Rows from a 3D modeling dataset
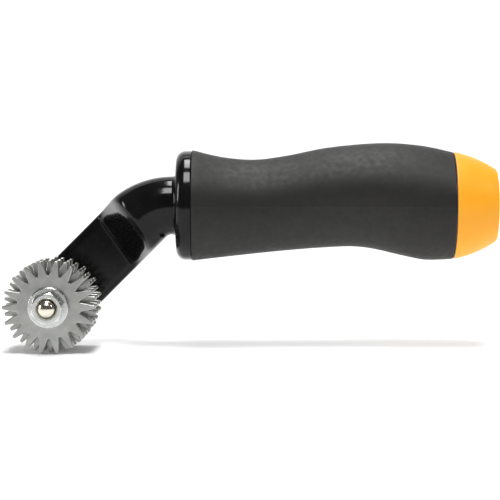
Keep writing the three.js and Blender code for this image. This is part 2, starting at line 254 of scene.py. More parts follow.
def draw_skin(name, rings, is_loop=False):
    """A skin over outlines with the same number of points. Its ends are filled, or meet when it is a loop."""
    clear_selection()
    bpy.ops.mesh.primitive_circle_add(vertices=len(rings[0]), radius=1 * mm)
    obj = bpy.context.active_object
    obj.name = name
    obj.data.name = name
    apply_place(obj)
    bpy.ops.object.mode_set(mode="EDIT")
    bpy.ops.mesh.select_mode(type="VERT")
    bpy.ops.mesh.select_all(action="SELECT")
    net = bmesh.from_edit_mesh(obj.data)
    turn = net.verts.layers.int.new("turn")
    net.verts.ensure_lookup_table()
    for i, vert in enumerate(net.verts):
        vert[turn] = i
        vert.co = rings[0][i]
    if not is_loop:
        bpy.ops.mesh.edge_face_add()
    for ring in rings[1:] + (rings[:1] if is_loop else []):
        bpy.ops.mesh.extrude_region()
        net = bmesh.from_edit_mesh(obj.data)
        turn = net.verts.layers.int["turn"]
        for vert in net.verts:
            if vert.select:
                vert.co = ring[vert[turn]]
    bmesh.update_edit_mesh(obj.data)
    bpy.ops.object.mode_set(mode="OBJECT")
    obj.data.attributes.remove(obj.data.attributes["turn"])
    close_up(obj)
    return obj


print("skin helper ready")

# %% Finish helper


def add_to_tool(obj, body, material_slot, material, *nodes, smooth_angle=35):
    """Gives a piece its finish and its place in the tool. Weighted normals keep its flat faces even."""
    clear_selection()
    obj.select_set(True)
    bpy.context.view_layer.objects.active = obj
    bpy.ops.object.shade_smooth_by_angle(angle=math.radians(smooth_angle))
    use_modifier(obj, "WEIGHTED_NORMAL", keep_sharp=True)
    obj.data.materials.clear()
    obj.data.materials.append(material)
    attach(obj, body)
    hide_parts(*nodes)
    print(f"{obj.name}: {len(obj.data.polygons)} faces")
    return obj


print("finish helper ready")

# %% [markdown]
# ## Finishes
# Each finish is a small node tree on Object coordinates, which are metres here, so a noise scale of 1000
# has features about a millimetre wide. A noise changes the colour a little, another changes the roughness,
# and a finer one makes the bump. Image textures could hold the same marks, but a pattern made by nodes has
# no seams and works at any size.

# %% Finish builder


class Finish:
    """A Principled material, with short calls for the patterns that this tool's finishes use."""

    def __init__(self, name):
        self.material = bpy.data.materials.new(name)
        self.material.use_nodes = True
        self.nodes = self.material.node_tree.nodes
        self.links = self.material.node_tree.links
        self.shader = self.nodes["Principled BSDF"]
        self.place = self.nodes.new("ShaderNodeTexCoord").outputs["Object"]

    def set(self, **values):
        for key, value in values.items():
            self.shader.inputs[key.replace("_", " ")].default_value = value
        return self

    def noise(self, scale, detail):
        noise = self.nodes.new("ShaderNodeTexNoise")
        noise.inputs["Scale"].default_value = scale
        noise.inputs["Detail"].default_value = detail
        self.links.new(self.place, noise.inputs["Vector"])
        return noise.outputs["Fac"]

    def depth(self, back, front):
        """A value that grows from 0 to 1 between two places along Y."""
        axes = self.nodes.new("ShaderNodeSeparateXYZ")
        spread = self.nodes.new("ShaderNodeMapRange")
        spread.inputs["From Min"].default_value = back
        spread.inputs["From Max"].default_value = front
        self.links.new(self.place, axes.inputs["Vector"])
        self.links.new(axes.outputs["Y"], spread.inputs["Value"])
        return spread.outputs["Result"]

    def colour(self, value, dark, light, low=0.35, high=0.65):
        ramp = self.nodes.new("ShaderNodeValToRGB")
        ramp.color_ramp.elements[0].position = low
        ramp.color_ramp.elements[0].color = (*dark, 1)
        ramp.color_ramp.elements[1].position = high
        ramp.color_ramp.elements[1].color = (*light, 1)
        self.links.new(value, ramp.inputs["Fac"])
        self.links.new(ramp.outputs["Color"], self.shader.inputs["Base Color"])
        return self

    def roughness(self, value, low, high):
        spread = self.nodes.new("ShaderNodeMapRange")
        spread.inputs["From Min"].default_value = 0.3
        spread.inputs["From Max"].default_value = 0.7
        spread.inputs["To Min"].default_value = low
        spread.inputs["To Max"].default_value = high
        self.links.new(value, spread.inputs["Value"])
        self.links.new(spread.outputs["Result"], self.shader.inputs["Roughness"])
        return self

    def bump(self, value, strength, depth):
        bump = self.nodes.new("ShaderNodeBump")
        bump.inputs["Strength"].default_value = strength
        bump.inputs["Distance"].default_value = depth
        self.links.new(value, bump.inputs["Height"])
        self.links.new(bump.outputs["Normal"], self.shader.inputs["Normal"])
        return self


print("finish builder ready")

# %% [markdown]
# ### Metals
# The discs are stamped and zinc plated: a flat, slightly warm grey with soft cloudy patches and a fine
# tumbled grain. The nut and washers are bright zinc, bluer and sharper. The axle's domed end is polished
# nickel, which mirrors the studio. All three are fully metallic, so the differences are in roughness and
# in the faint tint.

# %% Metals
zinc = Finish("disc_zinc_plate").set(Metallic=1.0)
zinc.colour(zinc.noise(260, 4), (0.37, 0.375, 0.355), (0.45, 0.455, 0.435))
zinc.roughness(zinc.noise(700, 5), 0.28, 0.38)
zinc.bump(zinc.noise(5200, 3), 0.18, 0.02 * mm)

bright_zinc = Finish("hardware_bright_zinc").set(Metallic=1.0)
bright_zinc.colour(bright_zinc.noise(420, 4), (0.58, 0.59, 0.58), (0.64, 0.65, 0.64))
bright_zinc.roughness(bright_zinc.noise(300, 3), 0.24, 0.29)
bright_zinc.bump(bright_zinc.noise(600, 2), 0.03, 0.01 * mm)

nickel = Finish("axle_polished_nickel").set(Metallic=1.0)
nickel.colour(nickel.noise(500, 3), (0.66, 0.62, 0.52), (0.74, 0.70, 0.61))
nickel.roughness(nickel.noise(1200, 4), 0.17, 0.24)
nickel.bump(nickel.noise(2600, 2), 0.06, 0.02 * mm)

bronze = Finish("bush_oiled_bronze").set(Metallic=1.0)
bronze.colour(bronze.noise(900, 5), (0.36, 0.22, 0.11), (0.58, 0.40, 0.22))
bronze.roughness(bronze.noise(1500, 4), 0.35, 0.6)
bronze.bump(bronze.noise(6000, 3), 0.3, 0.03 * mm)
print("four metals")

# %% [markdown]
# ### Enamel, grip and plastics
# The arm's enamel is thick and glossy over cast metal, so its reflections are sharp but a little wavy, which
# a low, wide bump gives. The grip is a soft-touch moulding: charcoal rather than black, with a very fine
# sparked grain that spreads the light. The cap is a satin orange plastic with a faint grain. A sheen on the
# grip would also lighten its edges, but the grain and a high roughness already do.

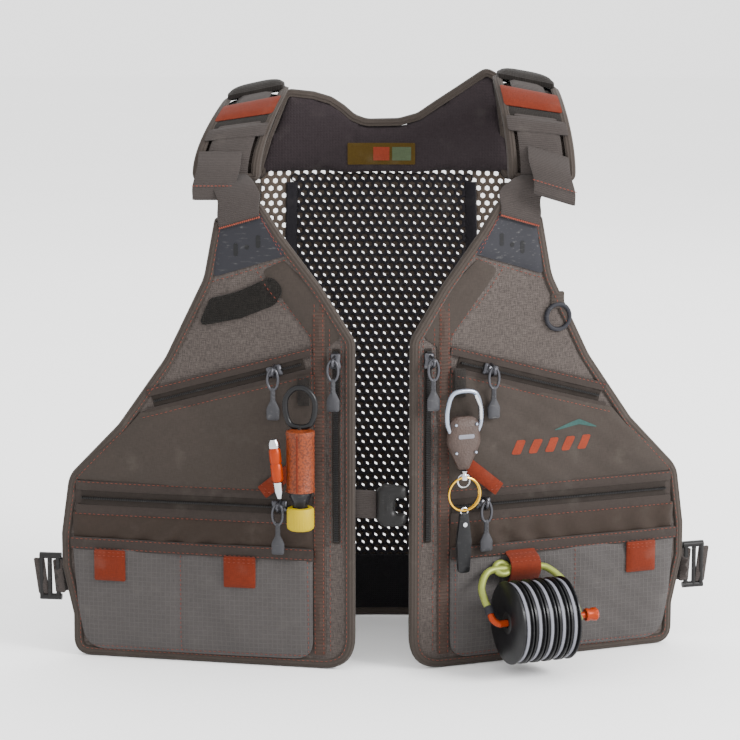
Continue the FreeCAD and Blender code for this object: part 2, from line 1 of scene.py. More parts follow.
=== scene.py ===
"""Fishing vest on its hem: sewn fronts and back, padded shoulders, zippers and an angler's clipped tools.

Sizes are in millimetres on each front's own flat pattern, (u, v, w): u outwards from the front edge, v up,
w out of the cloth.  They become metres in the vest's own frame when a mesh is made.
"""
import json
import logging
import math
from dataclasses import dataclass, field
from enum import Enum
from typing import Callable, Iterable, Sequence

import bmesh
import bpy
import numpy as np
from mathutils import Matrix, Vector
from mathutils.bvhtree import BVHTree
from mathutils.geometry import delaunay_2d_cdt


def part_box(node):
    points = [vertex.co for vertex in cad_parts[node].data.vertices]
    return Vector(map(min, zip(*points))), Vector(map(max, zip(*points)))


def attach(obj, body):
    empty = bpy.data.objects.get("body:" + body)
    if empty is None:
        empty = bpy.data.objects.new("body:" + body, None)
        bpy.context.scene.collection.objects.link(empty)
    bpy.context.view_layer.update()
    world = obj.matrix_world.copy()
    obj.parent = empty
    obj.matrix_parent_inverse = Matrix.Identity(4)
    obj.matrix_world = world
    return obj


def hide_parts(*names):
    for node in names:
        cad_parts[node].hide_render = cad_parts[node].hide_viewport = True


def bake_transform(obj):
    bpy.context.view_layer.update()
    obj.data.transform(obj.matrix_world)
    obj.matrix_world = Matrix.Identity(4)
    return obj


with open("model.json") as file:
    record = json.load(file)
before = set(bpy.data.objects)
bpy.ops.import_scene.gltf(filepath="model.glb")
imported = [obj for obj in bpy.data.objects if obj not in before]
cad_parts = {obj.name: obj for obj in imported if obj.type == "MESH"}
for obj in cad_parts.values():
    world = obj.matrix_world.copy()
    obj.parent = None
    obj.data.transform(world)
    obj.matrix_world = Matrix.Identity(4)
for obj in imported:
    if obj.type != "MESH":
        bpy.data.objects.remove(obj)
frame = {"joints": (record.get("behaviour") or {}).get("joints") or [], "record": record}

LOG = logging.getLogger("vest")
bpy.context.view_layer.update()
MM = 0.001
Point = tuple[float, float]
Loop = list[Point]
Piece = bpy.types.Object
UP = Vector((0, 0, 1))


# ------------------------------------------------------------------ shader maths
class Wire:
    """A shader socket that takes part in Python expressions."""

    def __init__(self, sheet: "ShaderSheet", socket: bpy.types.NodeSocket) -> None:
        """Hold the socket and the sheet that its nodes go on."""
        self.sheet = sheet
        self.socket = socket

    def maths(self, operation: str, *others: "Wire | float") -> "Wire":
        """Add one Math node.

        Args:
            operation: The Math node's operation.
            others: The node's further inputs.

        Returns:
            The node's result.
        """
        return self.sheet.node("ShaderNodeMath", {"operation": operation}, (self, *others))

    def __add__(self, other: "Wire | float") -> "Wire":
        """Sum."""
        return self.maths("ADD", other)

    def __sub__(self, other: "Wire | float") -> "Wire":
        """Difference."""
        return self.maths("SUBTRACT", other)

    def __rsub__(self, other: float) -> "Wire":
        """Difference from a number."""
        return self.sheet.node("ShaderNodeMath", {"operation": "SUBTRACT"}, (other, self))

    def __mul__(self, other: "Wire | float") -> "Wire":
        """Product."""
        return self.maths("MULTIPLY", other)

    def __truediv__(self, other: "Wire | float") -> "Wire":
        """Quotient."""
        return self.maths("DIVIDE", other)

    __radd__ = __add__
    __rmul__ = __mul__


class ShaderSheet:
    """One material's node tree, and the few ways that its nodes are added."""

    def __init__(self, name: str, on_cloth: bool) -> None:
        """Start an empty material.

        Args:
            name: The material's name.
            on_cloth: Whether patterns follow the cloth's own map, and not the object's axes.
        """
        self.material = bpy.data.materials.new(name)
        self.material.use_nodes = True
        self.tree = self.material.node_tree
        self.tree.nodes.clear()
        if on_cloth:
            self.place = self.node("ShaderNodeUVMap", {"uv_map": "Cloth"}, (), "UV")
        else:
            self.place = self.node("ShaderNodeTexCoord", {}, (), "Object")

    def node(self, kind: str, settings: dict, values: Sequence | dict = (), out: str | int = 0) -> Wire:
        """Add a node.

        Args:
            kind: The node's type.
            settings: Its properties, set before its sockets.
            values: Values or wires of its inputs, in order or by name.
            out: The output that is returned.

        Returns:
            That output.
        """
        node = self.tree.nodes.new(kind)
        for key, value in settings.items():
            setattr(node, key, value)
        pairs = values.items() if isinstance(values, dict) else enumerate(values)
        for key, value in pairs:
            if isinstance(value, Wire):
                self.tree.links.new(value.socket, node.inputs[key])
            else:
                node.inputs[key].default_value = value
        return Wire(self, node.outputs[out])

    def noise(self, scale: float, detail: float = 3.0, stretch: tuple = (1, 1, 1),
              rough: float = 0.55) -> Wire:
        """Noise from 0 to 1 at a scale per metre, stretched along the axes."""
        place = self.node("ShaderNodeMapping", {}, {"Vector": self.place, "Scale": stretch})
        return self.node("ShaderNodeTexNoise", {}, {"Vector": place, "Scale": scale, "Detail": detail,
                                                    "Roughness": rough})

    def ridges(self, axis: int, pitch: float) -> Wire:
        """A wave from 0 to 1 along one axis, with its pitch in metres."""
        split = self.node("ShaderNodeSeparateXYZ", {}, (self.place,), axis)
        return (split * (2 * math.pi / pitch)).maths("SINE") * 0.5 + 0.5

    def ramp(self, value: Wire, low: float, high: float) -> Wire:
        """Smooth step of a value between two limits."""
        return self.node("ShaderNodeMapRange", {"interpolation_type": "SMOOTHSTEP"},
                         {"Value": value, "From Min": low, "From Max": high})

    def mix(self, share: Wire, first: tuple | Wire, second: tuple | Wire) -> Wire:
        """Mix two colours.

        Args:
            share: How much of the second colour shows.
            first: First colour.
            second: Second colour.

        Returns:
            The mixed colour.
        """
        node = self.tree.nodes.new("ShaderNodeMix")
        node.data_type = "RGBA"
        self.tree.links.new(share.socket, node.inputs[0])
        for key, value in ((6, first), (7, second)):
            if isinstance(value, Wire):
                self.tree.links.new(value.socket, node.inputs[key])
            else:
                node.inputs[key].default_value = value
        return Wire(self, node.outputs[2])

    def finish(self, colour: Wire, rough: Wire | float, height: Wire | None, depth: float,
               **constants: float) -> bpy.types.Material:
        """Close the material with a Principled shader.

        Args:
            colour: Base colour.
            rough: Roughness.
            height: Height of the relief, from 0 to 1.
            depth: Depth of the relief, in metres.
            constants: Further Principled inputs, named with underscores.

        Returns:
            The material.
        """
        values: dict = {"Base Color": colour, "Roughness": rough}
        values.update({key.replace("_", " "): value for key, value in constants.items()})
        if height is not None:
            values["Normal"] = self.node("ShaderNodeBump", {}, {"Strength": 0.9, "Distance": depth,
                                                                "Height": height})
        shader = self.node("ShaderNodeBsdfPrincipled", {}, values)
        output = self.tree.nodes.new("ShaderNodeOutputMaterial")
        self.tree.links.new(shader.socket, output.inputs["Surface"])
        return self.material


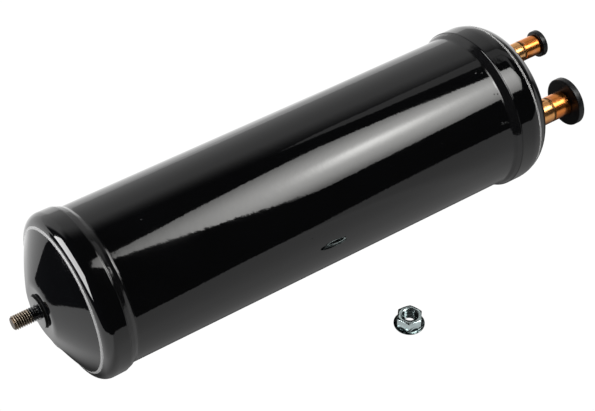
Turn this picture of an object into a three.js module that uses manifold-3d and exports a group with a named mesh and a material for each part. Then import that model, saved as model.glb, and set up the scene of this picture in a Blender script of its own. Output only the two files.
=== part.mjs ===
// Refrigerant accumulator, lying on its side, with its loose flange nut beside it.
// A drawn steel shell holds a U-tube; two capped copper stubs leave one end and an
// M8 mounting stud leaves the other. Millimetres, +Z up, vessel axis along X.
import * as THREE from 'three';
import { mergeVertices } from 'three/addons/utils/BufferGeometryUtils.js';
import Module from 'manifold-3d';

const wasm = await Module();
wasm.setup();

// ---- driving dimensions -------------------------------------------------------

const GAP = 0.15; // clearance between pieces that sit against each other

const SHELL_RADIUS = 44.45; // 88.9 mm tube
const SHELL_WALL = 2.5;
const SHELL_LENGTH = 251.5; // between the rims of the two heads
const SHELL_OVERLAP = 6; // how far the tube reaches into each head
const SHELL_SIDES = 64;

const HEAD_RADIUS = 46.9;
const HEAD_WALL = 2.25;

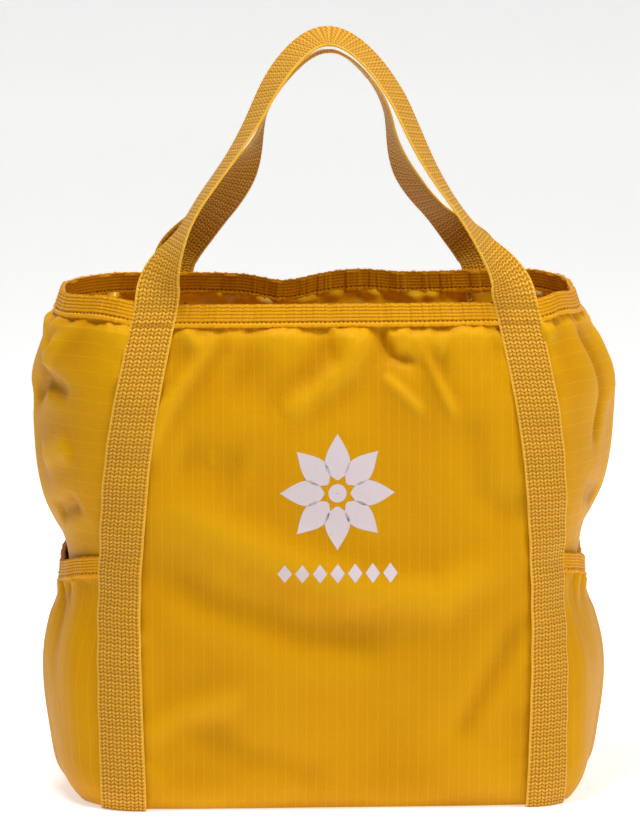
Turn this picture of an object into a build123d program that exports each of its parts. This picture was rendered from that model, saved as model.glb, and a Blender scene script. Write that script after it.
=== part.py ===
"""Foldable tote bag: light shell, webbing handles, elastic mouth and two side pockets.

Frame: millimetres, +Z up, origin at the middle of the base's underside. The front panel
faces -Y and the left gusset is on -X. The bag stands open with both handles up.
"""

import math
import os

from build123d import *

# Driving dimensions
bag_height = 346.0  # base to the fabric's top edge
fabric = 1.0  # lined ripstop panel, with its coating
webbing_width = 30.0
webbing_thick = 1.4
elastic_height = 15.0  # every gathered elastic edge
elastic_thick = 0.8
pocket_height = 172.0
front_handle_top = 527.0  # middle of the webbing at the crown of the loop
back_handle_top = 515.0

gap = 0.3  # clearance between neighbouring soft layers
seam_gap = 0.15  # half the clearance along a sewn seam
seam_allowance = 9.0  # turned edge left outside, under the webbing
seam_layer = 0.85
foot_z = 4.0  # the turned edges and the pockets start above the base's rounded foot

# The filled bag's outline, level by level: height, half width, half depth, corner radius
levels = (
    (0.0, 167.0, 64.0, 34.0),
    (10.0, 174.0, 69.0, 42.0),
    (40.0, 181.0, 73.0, 54.0),
    (100.0, 183.0, 75.0, 62.0),
    (172.0, 176.0, 74.5, 62.0),
    (215.0, 189.0, 76.0, 66.0),
    (260.0, 194.0, 76.5, 68.0),
    (305.0, 194.0, 72.0, 62.0),
    (350.0, 181.0, 61.0, 50.0),
)
rim_z = bag_height + 2.0  # top of the folded elastic
leg_layer = elastic_thick + 2 * gap  # the webbing lies over the elastic and the seam
front_rim_x = 122.0  # middle of a front strap at the rim
back_rim_x = 109.0
rim_half_depth = 61.6  # the outline's half depth at the rim

# Stow pouch, sewn to the inside of the front panel
pouch_width = 160.0
pouch_height = 125.0
pouch_thick = 0.8
pouch_layer = 1.9  # the pouch hangs this far behind the panel's outer face

# Its zip
zip_z = 250.0
zip_length = 144.0
zip_half_depth = 76.7  # the front panel's outer face at the zip
tape_height = 12.0
tape_gap = 3.8  # between the two tapes, bridged by the teeth
tape_end = 6.0  # tape left past each end of the zip
tape_layer = 3.2
tape_thick = 0.5
tooth_pitch = 3.0
tooth_width = 1.2
tooth_length = 2.6
tooth_reach = 1.8  # from the zip's middle line back to a tooth's root
tooth_thick = 1.4
zip_y = -(zip_half_depth - tape_layer - tape_thick / 2)  # middle of the zip
slider_length = 11.0
slider_height = 7.6
slider_start = -zip_length / 2 - 1.0  # closed at the left end

far = 400.0  # reach of the cutting prisms, past the whole bag

os.makedirs("parts", exist_ok=True)


def ease(u):
    """Smooth step from 0 at u = 0 to 1 at u = 1."""
    u = min(max(u, 0.0), 1.0)
    return u * u * (3 - 2 * u)


def flush(z):
    """The fabric's own outer face."""
    return 0.0


def pocket_bulge(z):
    """How far a side pocket's outer face stands off the gusset at a height."""
    lift, flare, belly = 1.6, 1.6, 4.4
    u = min(z / pocket_height, 1.0)
    return lift + flare * u + belly * math.sin(math.pi * u)


def solid_loft(outline, offset, mode=Mode.ADD):
    """Add or cut the bag's outline, grown by outline(z) + offset."""
    sections = []
    for z, half_width, half_depth, corner in levels:
        grow = outline(z) + offset
        with BuildSketch(Plane.XY.offset(z)) as section:
            RectangleRounded(2 * (half_width + grow), 2 * (half_depth + grow), corner + grow)
        sections.append(section.sketch)
    loft(sections, mode=mode)


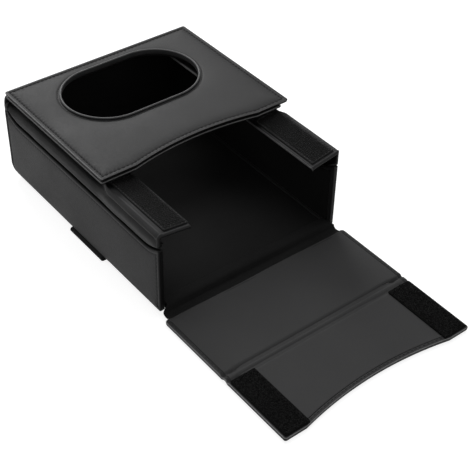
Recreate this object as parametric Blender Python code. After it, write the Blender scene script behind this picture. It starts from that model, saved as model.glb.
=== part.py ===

Written instruction -> Write out word for word only the lines from the start of the entries down to the line with "# %% Finish helper", please, including both ends.

Reply ->
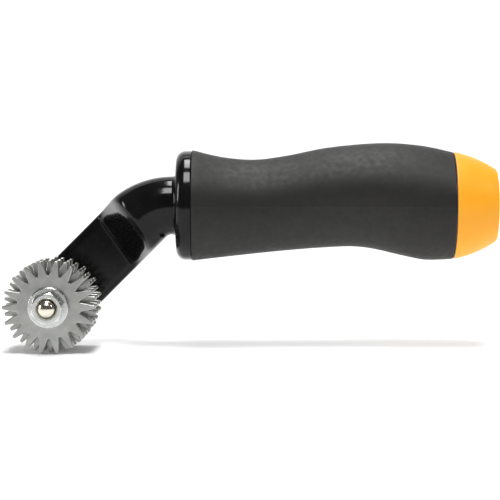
Keep writing the three.js and Blender code for this image. This is part 2, starting at line 254 of scene.py. More parts follow.
def draw_skin(name, rings, is_loop=False):
    """A skin over outlines with the same number of points. Its ends are filled, or meet when it is a loop."""
    clear_selection()
    bpy.ops.mesh.primitive_circle_add(vertices=len(rings[0]), radius=1 * mm)
    obj = bpy.context.active_object
    obj.name = name
    obj.data.name = name
    apply_place(obj)
    bpy.ops.object.mode_set(mode="EDIT")
    bpy.ops.mesh.select_mode(type="VERT")
    bpy.ops.mesh.select_all(action="SELECT")
    net = bmesh.from_edit_mesh(obj.data)
    turn = net.verts.layers.int.new("turn")
    net.verts.ensure_lookup_table()
    for i, vert in enumerate(net.verts):
        vert[turn] = i
        vert.co = rings[0][i]
    if not is_loop:
        bpy.ops.mesh.edge_face_add()
    for ring in rings[1:] + (rings[:1] if is_loop else []):
        bpy.ops.mesh.extrude_region()
        net = bmesh.from_edit_mesh(obj.data)
        turn = net.verts.layers.int["turn"]
        for vert in net.verts:
            if vert.select:
                vert.co = ring[vert[turn]]
    bmesh.update_edit_mesh(obj.data)
    bpy.ops.object.mode_set(mode="OBJECT")
    obj.data.attributes.remove(obj.data.attributes["turn"])
    close_up(obj)
    return obj


print("skin helper ready")

# %% Finish helper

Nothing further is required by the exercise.